Spurred by a congressional budget that trims $10 billion from Medicaid over the next five years, the governors presented a blueprint that they said would modernize the 40-year-old program and protect America's neediest while curtailing overuse and abuse.
In addition to asking the poor to contribute more for their health care, the governors want the federal government to increase its contribution and prescription drugmakers to provide steeper discounts to states.
"We may be the only bipartisan game in town," said Gov. Mark R. Warner (D-Va.), chairman of the National Governors Association.
When Medicaid was created in 1964, the Beatles' "Help" was topping the charts, a loaf of bread cost 21 cents and "I Love Lucy" was a television hit, said Gov. Mike Huckabee (R-Ark.), vice chairman of the governors' association. "Medicaid is a 45 rpm program in an MP3 world," he told the Senate Finance Committee.
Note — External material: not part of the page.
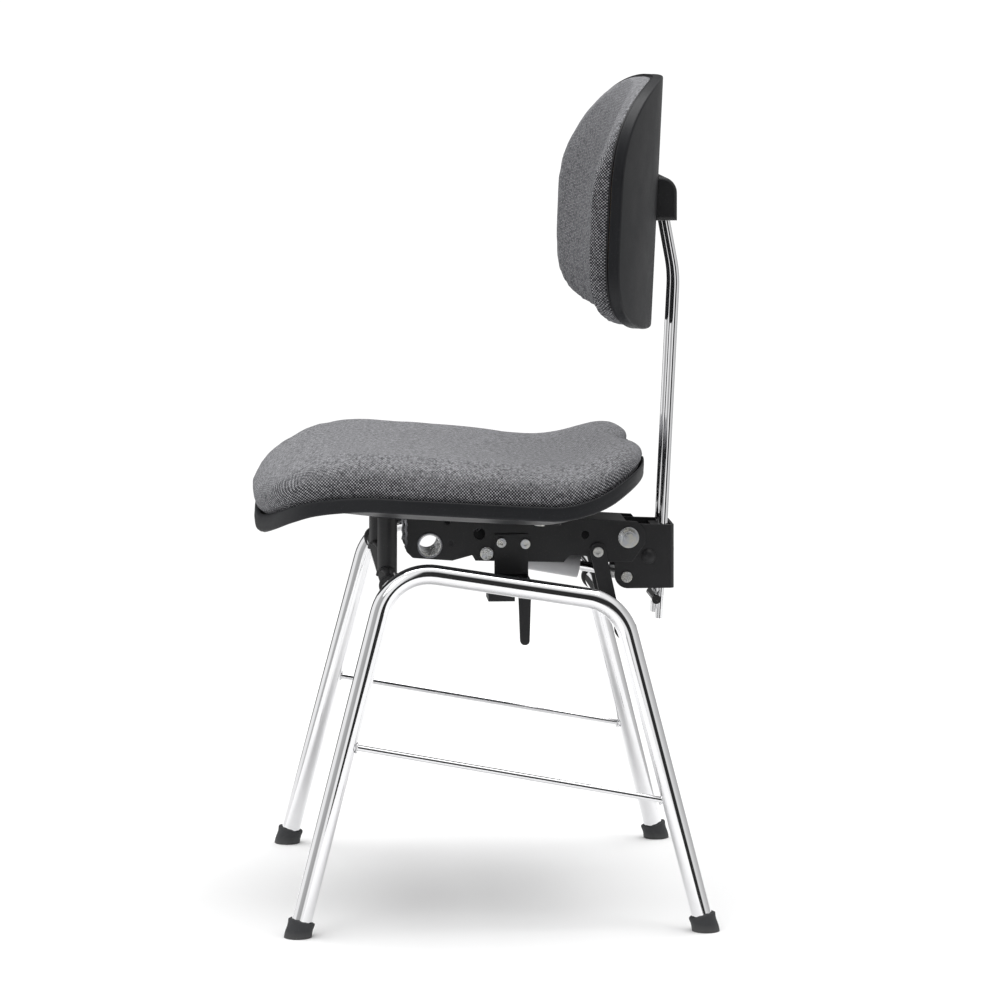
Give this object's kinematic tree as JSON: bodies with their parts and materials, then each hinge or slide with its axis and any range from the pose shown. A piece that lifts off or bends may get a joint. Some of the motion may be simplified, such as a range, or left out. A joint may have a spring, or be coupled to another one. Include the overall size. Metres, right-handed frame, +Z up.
{
  "type": "musician chair",
  "caption": "Musician's chair with splayed chromed tube legs, a padded seat, and a padded backrest on rods that tilts against a lockable gas spring.",
  "frame": {"origin": "on the floor under the middle of the chair's bounding box", "axes": "+Z up, the sitter faces -Y, +X is the sitter's left"},
  "size_m": [0.478, 0.4675, 0.8445],
  "materials": {
    "chrome_tube": "bright polished plating",
    "foot_rubber": "matt dark grey",
    "black_steel": "satin black powder coat",
    "black_plastic": "fine-grained satin",
    "shell_plastic": "satin moulded",
    "tweed_fabric": "grey and black basket weave",
    "plywood": "raw",
    "zinc_steel": "zinc plated",
    "spring_paint": "grey lacquer"
  },
  "bodies": {
    "base": {"left_side_frame": "chrome_tube", "right_side_frame": "chrome_tube", "front_left_foot": "foot_rubber", "front_right_foot": "foot_rubber", "rear_left_foot": "foot_rubber", "rear_right_foot": "foot_rubber", "front_cross_bar": "chrome_tube", "rear_cross_bar": "chrome_tube", "bar_collars": "black_steel", "left_stretcher_rod": "chrome_tube", "right_stretcher_rod": "chrome_tube", "left_front_post": "black_steel", "right_front_post": "black_steel", "front_bridge_plate": "black_steel", "rear_bridge_plate": "black_steel", "mechanism_channel": "black_steel", "channel_through_tube": "zinc_steel", "pivot_bolt": "zinc_steel", "pivot_flange_nut": "zinc_steel", "pivot_bush": "zinc_steel", "spring_front_bolt": "zinc_steel", "spring_front_nut": "zinc_steel", "left_link_plate": "black_steel", "right_link_plate": "black_steel", "link_screws": "zinc_steel", "lever_bracket": "black_steel", "bracket_screws": "zinc_steel", "release_block": "black_plastic", "lever_pin": "zinc_steel", "lever_spring": "zinc_steel", "seat_shell": "shell_plastic", "seat_board": "plywood", "seat_pad": "tweed_fabric", "seat_screws": "zinc_steel"},
    "lever": {"release_lever": "black_plastic"},
    "slider": {"cable_slider": "black_plastic"},
    "gas_cylinder": {"gas_spring_cylinder": "spring_paint", "gas_spring_front_eye": "zinc_steel", "gas_spring_gland": "zinc_steel"},
    "gas_rod": {"gas_spring_rod": "chrome_tube", "gas_spring_piston": "zinc_steel", "gas_spring_rear_eye": "zinc_steel"},
    "carrier": {"backrest_carrier": "black_steel", "spring_rear_bolt": "zinc_steel", "lower_rod_guide": "black_plastic", "upper_rod_guide": "black_plastic", "carrier_side_caps": "black_plastic", "height_clamp_screw": "zinc_steel"},
    "back_rods": {"left_back_rod": "chrome_tube", "right_back_rod": "chrome_tube", "rod_stop_bar": "chrome_tube", "rod_hinge_block": "black_plastic"},
    "back_pad": {"backrest_shell": "shell_plastic", "backrest_board": "plywood", "backrest_pad": "tweed_fabric", "hinge_housing": "black_plastic", "hinge_pin": "zinc_steel"}
  },
  "joints": [
    {"name": "back_tilt", "type": "hinge", "parent": "base", "child": "carrier", "pos_m": [0, 0.164, 0.3642], "axis": [1, 0, 0], "range_deg": [-13.5, 17.5]},
    {"name": "gas_spring_swing", "type": "hinge", "parent": "base", "child": "gas_cylinder", "pos_m": [0, 0.0165, 0.349], "axis": [1, 0, 0], "range_deg": [-0.65, 0.85]},
    {"name": "gas_spring_slide", "type": "slide", "parent": "gas_cylinder", "child": "gas_rod", "axis": [0, 0.9845, -0.1756], "range_m": [-0.0098, 0.0126]},
    {"name": "back_height", "type": "slide", "parent": "carrier", "child": "back_rods", "axis": [0, 0.0498, 0.9988], "range_m": [-0.06, 0.005]},
    {"name": "pad_tilt", "type": "hinge", "parent": "back_rods", "child": "back_pad", "pos_m": [0, 0.2036, 0.712], "axis": [1, 0, 0], "range_deg": [-8, 0]},
    {"name": "release_lever", "type": "hinge", "parent": "base", "child": "lever", "pos_m": [0.08, 0.052, 0.3155], "axis": [0, -1, 0], "range_deg": [0, 22], "stiffness_Nm_per_rad": 0.3, "springref_deg": -11.46},
    {"name": "cable_slide", "type": "slide", "parent": "base", "child": "slider", "axis": [1, 0, 0], "range_m": [0, 0.008]}
  ],
  "couplings": [
    {"joint": "gas_spring_swing", "follows": "back_tilt", "ratio": 0.0435},
    {"joint": "gas_spring_slide", "follows": "back_tilt", "m_per_rad": 0.0402},
    {"joint": "cable_slide", "follows": "release_lever", "m_per_rad": 0.02}
  ]
}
The duo, saying they were speaking for at least 35 governors, did not provide estimates on how much money the proposals would save. But in three appearances yesterday, Warner and Huckabee pointed to several billion dollars in likely reductions.
A past proposal by President Bush to increase rebates to states on Medicaid prescription drugs from 15 percent to 20 percent was estimated to save "multiple billions of dollars," Warner said.
Another idea supported by the governors is to collect more of those rebates earlier in the process, a change that could save the federal government $1.1 billion and states $1 billion, Huckabee said.
Despite increasing state tax revenue, governors say Medicaid cannot be sustained. The popular health program now consumes 22 percent of the average state budget and in many states is a larger share of spending than elementary and secondary education.
"We have created a situation where we are literally pitting the needs of grandma against the needs of grandkids," Warner said.
Even as Bush has put Social Security on the top of his agenda, a growing number of officials in both parties are pressing for changes in Medicaid, the federal-state program that serves 53 million people at a cost of about $329 billion.
Medicaid spending has soared in recent years for several reasons: Drug prices have increased rapidly, more senior citizens are in need of expensive long-term care, and millions of Americans lost private coverage and moved into the government program.
"We have reached a point where there just are not enough taxes or taxpayer money to keep Medicaid going," said House Energy and Commerce Committee Chairman Joe Barton (R-Tex.). "In as few as 20 years, Medicaid will consume 80 to 100 percent of all state dollars. . . . Medicaid eventually will bankrupt every state in the nation."
Lawmakers from both parties, however, expressed reservations about some of the governors' ideas, particularly one allowing states to charge co-payments of as much as 5 percent of an individual's income.
In 2003, Oregon raised premiums and co-payments for Medicaid recipients and found that "thousands lost access to care," hospital admissions rose by 17 percent and many more people with mental illness were treated in state jails and hospitals, Sen. Gordon Smith (R-Ore.) said. "In the end, people got the care -- they just didn't get it in a very efficient way."
Although it initially seemed controversial, Huckabee said, governors quickly united around the idea of charging modest co-payments so beneficiaries would have "some skin in the game" and think twice before choosing the most expensive tests and therapies.